What a stunning voyage, across the turbulent seas which greeted us at the Shannon mouth, through the Blasket Sound and into the calm waters of Dingle Harbour. The following morning, Fungie the famous dolphin swam to our bows as we departed on our way east. It was truly a spiritual feeling to drift gently in the lee of Skellig Michael. On again to an overnight stay in Castletownbere Harbour — good food and a boisterous sing-song!

We continued eastwards the following day, past the Fastnet Rock to anchor with a glorious setting sun off Glandore. The wind gradually swung to the west and carried us on a broad reach upriver past Hook Head, Creadon Head and up to Duncannon on the Wexford shore. Sails lowered and furled, we motored gently upriver past Passage East, Ballyhack and Cheekpoint to our home berth on the marina in Waterford City.

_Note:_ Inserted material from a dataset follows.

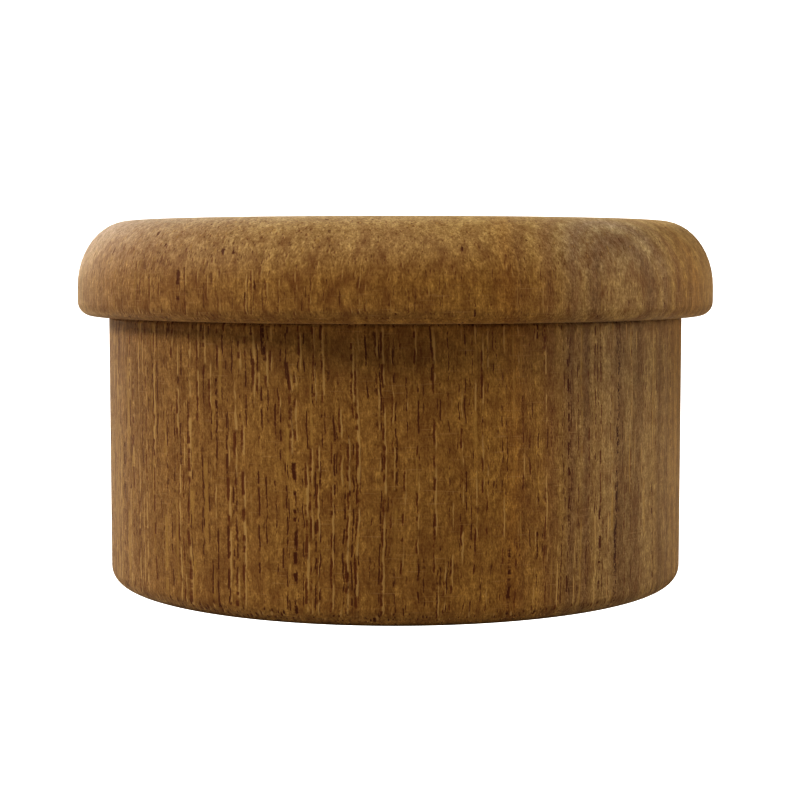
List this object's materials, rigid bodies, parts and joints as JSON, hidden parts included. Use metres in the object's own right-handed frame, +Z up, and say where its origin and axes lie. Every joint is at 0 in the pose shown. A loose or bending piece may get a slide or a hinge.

By 13 July, our circumnavigation of the island of Ireland was completed. Looking back on and on the year before, it really has been a great privilege to introduce young Irish people to the beauty of our coasts, to the supreme emotion of living and sailing in a powerful traditional vessel, and to the self-discovery which is an automatic result of the sail training experience.

All this in a short five- or six-day voyage which can be really challenging, but which has been shown to change lives, in the very best way. Sail Training Ireland for Youth Development is working hard to develop bursary schemes around the country, securing funding from port authorities, city and county councils, corporate and many other sources, so that more and more young people can avail of this fantastic experience.